# TASK OBJECTIVE
Read the records below. Copy each line where the string "from" occurs.

# EXTRACTED MATERIAL
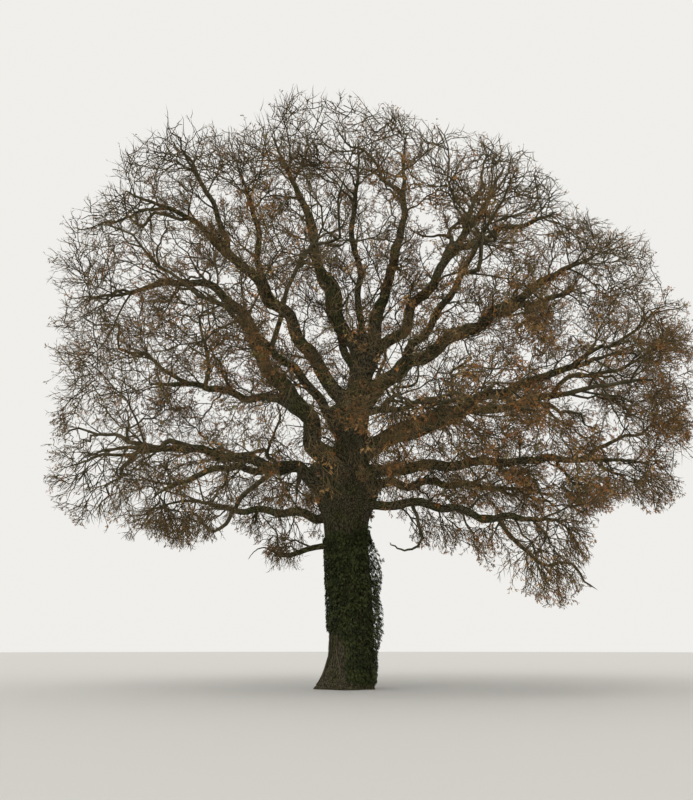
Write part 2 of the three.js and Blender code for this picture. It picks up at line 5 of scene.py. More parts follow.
import json
import math
import bpy
import numpy as np
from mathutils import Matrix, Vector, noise

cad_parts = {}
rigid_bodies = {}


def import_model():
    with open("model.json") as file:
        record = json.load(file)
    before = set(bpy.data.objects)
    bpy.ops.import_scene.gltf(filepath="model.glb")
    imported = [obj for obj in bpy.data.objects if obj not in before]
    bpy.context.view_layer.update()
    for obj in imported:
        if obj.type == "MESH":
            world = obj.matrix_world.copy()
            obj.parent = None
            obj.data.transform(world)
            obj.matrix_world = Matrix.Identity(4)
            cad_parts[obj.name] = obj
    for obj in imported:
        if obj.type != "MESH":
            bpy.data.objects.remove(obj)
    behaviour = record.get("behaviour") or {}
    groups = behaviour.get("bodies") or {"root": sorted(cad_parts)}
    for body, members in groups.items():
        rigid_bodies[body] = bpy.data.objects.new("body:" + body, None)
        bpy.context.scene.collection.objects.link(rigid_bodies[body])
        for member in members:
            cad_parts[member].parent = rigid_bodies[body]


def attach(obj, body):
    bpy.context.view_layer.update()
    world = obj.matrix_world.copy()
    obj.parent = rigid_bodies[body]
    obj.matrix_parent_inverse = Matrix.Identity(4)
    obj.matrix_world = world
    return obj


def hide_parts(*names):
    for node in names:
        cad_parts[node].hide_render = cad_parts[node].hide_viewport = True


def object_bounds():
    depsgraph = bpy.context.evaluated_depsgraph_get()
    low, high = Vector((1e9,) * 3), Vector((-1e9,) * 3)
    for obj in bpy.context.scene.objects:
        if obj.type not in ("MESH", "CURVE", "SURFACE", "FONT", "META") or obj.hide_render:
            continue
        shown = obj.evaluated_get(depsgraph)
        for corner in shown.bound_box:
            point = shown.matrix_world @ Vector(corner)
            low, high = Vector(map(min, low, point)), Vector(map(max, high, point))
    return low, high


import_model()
cad_box = [list(corner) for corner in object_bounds()]

# Trunk
# One stem of old oak wood under thick bark. The bark has split into long plates with furrows
# between them, swells where the boughs leave, and spreads into buttresses at the foot.
TURN = 2 * math.pi
TRUNK_LINE = ((0, 0, 0), (-0.05, 0, 3), (-0.22, 0.05, 6), (0, 0.1, 9.2), (0.55, 0.1, 12.7))
TRUNK_HEIGHT = TRUNK_LINE[-1][2]
CURVE_POINTS = 80  # from one corner of that line to the next
BOLE_RADIUS = 0.78
CROTCH_RADIUS = 1.2  # where the lowest boughs leave
CROTCH_HEIGHT = 7.1
CROTCH_SPAN = 0.8
TRUNK_TIP_RADIUS = 0.36
TAPER_START = 7.0
TRUNK_TAPER = 0.75
FLARE = 0.27
FLARE_LEAN = 0.9  # the foot spreads more to the left by this share
FLARE_HEIGHT = 0.6
BUTTRESSES = 5
BUTTRESS_BEARING = 180
BUTTRESS_DEPTH = 0.12
BUTTRESS_SKEW = 0.8
ROUNDED_TOP = 0.45  # the stump between the leaders is rounded over this height,
ROUNDED_SHARE = 0.999  # nearly to a point,
SMOOTH_TOP = 0.99  # and smooth past this share of it
TRUNK_SIDES = 256
TRUNK_RINGS = 330
PLATE_WIDTH = 0.085
PLATE_LENGTH = 0.36
PLATE_EDGE = 0.4  # how far a plate's edge slopes, as a share of its width
TRUNK_FURROWS = 0.03  # how deep the furrows are
BURRS = 0.03  # how far the bark swells and sinks
BURR_SIZE = 0.7
FILLET = 1.3  # bark swells towards a bough within this share of the bough's radius

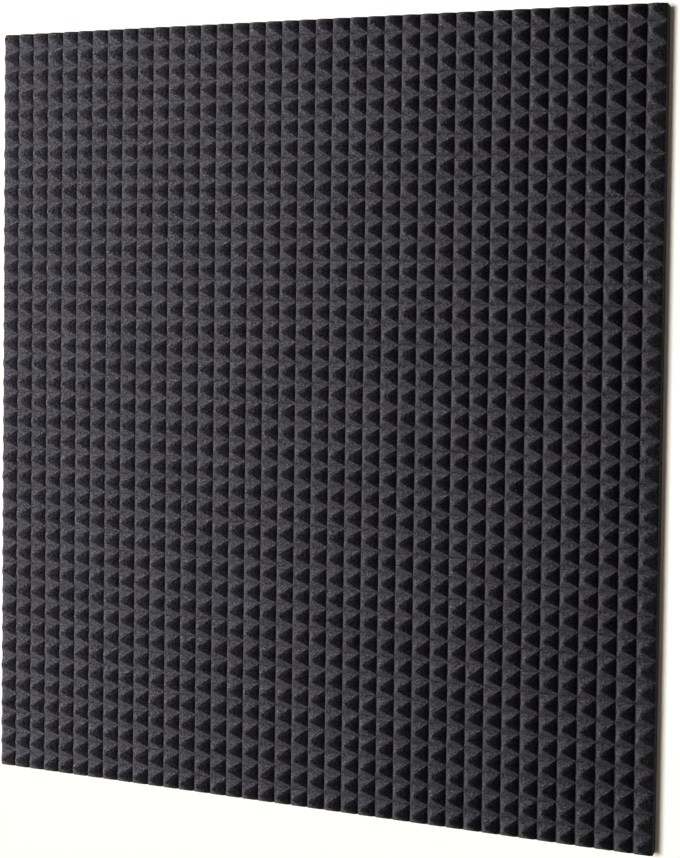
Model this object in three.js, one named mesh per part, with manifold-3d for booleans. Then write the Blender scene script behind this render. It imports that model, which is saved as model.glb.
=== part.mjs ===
// Acoustic foam panel: a square tile of open-cell foam with a face of small pyramids,
// on five pads of double-sided mounting tape.
// Millimetres. +Z is up, the pyramids point to -Y, and the wall is the plane y = 0.
// The origin is on the wall, behind the middle of the tile.

import * as THREE from "three";
import { mergeVertices } from "three/addons/utils/BufferGeometryUtils.js";
import Module from "manifold-3d";

// Foam tile
const TILE_WIDTH = 500;
const TILE_HEIGHT = 500;
const BASE_THICKNESS = 6.2;

// Pyramids: whole columns of them fill the tile's width, so its left and right edges
// follow valleys. Its height is cut from a longer sheet, regardless of the rows.
const COLUMNS = 39;
const ROW_PITCH = 12.94;
const PYRAMID_HEIGHT = 7.8;

// The first level valley lies this share of a row above the bottom edge.
const FIRST_ROW_SHARE = 0.87;

// Mounting pads
const PAD_SIDE = 50;
const PAD_THICKNESS = 1;
const PAD_CORNER_RADIUS = 4;
const PAD_EDGE_MARGIN = 25;
const PAD_CORNER_STEPS = 6;

// How far a cutting or cut body runs past the faces that it crosses, and how many
// whole rows the uncut sheet runs past the tile's top and bottom
const OVERRUN = 5;
const SPARE_ROWS = 1;

// Finishes: charcoal foam and off-white tape
const FOAM_COLOUR = 0x2c2a2e;
const FOAM_ROUGHNESS = 1;
const TAPE_COLOUR = 0xe6e4dc;
const TAPE_ROUGHNESS = 0.45;

// Planes of the tile, front to back
const BACK_Y = -PAD_THICKNESS;
const VALLEY_Y = BACK_Y - BASE_THICKNESS;
const TIP_Y = VALLEY_Y - PYRAMID_HEIGHT;

const wasm = await Module();
wasm.setup();

// A closed geometry as a solid: only its positions stay, and shared corners are merged.
function solidOf(geometry) {
  const bare = geometry.clone();
  bare.deleteAttribute("normal");
  bare.deleteAttribute("uv");
  const merged = mergeVertices(bare);
  const mesh = new wasm.Mesh({
    numProp: 3,
    vertProperties: new Float32Array(merged.attributes.position.array),
    triVerts: new Uint32Array(merged.index.array),
  });
  return new wasm.Manifold(mesh);
}

// A solid as a flat-shaded geometry
function geometryOf(solid) {
  const mesh = solid.getMesh();
  const geometry = new THREE.BufferGeometry();
  geometry.setAttribute("position", new THREE.BufferAttribute(mesh.vertProperties, mesh.numProp));
  geometry.setIndex(new THREE.BufferAttribute(mesh.triVerts, 1));
  const flat = geometry.toNonIndexed();
  flat.computeVertexNormals();
  return flat;
}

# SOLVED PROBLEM
from mathutils import Matrix, Vector, noise
CURVE_POINTS = 80  # from one corner of that line to the next
import * as THREE from "three";
import { mergeVertices } from "three/addons/utils/BufferGeometryUtils.js";
import Module from "manifold-3d";
// follow valleys. Its height is cut from a longer sheet, regardless of the rows.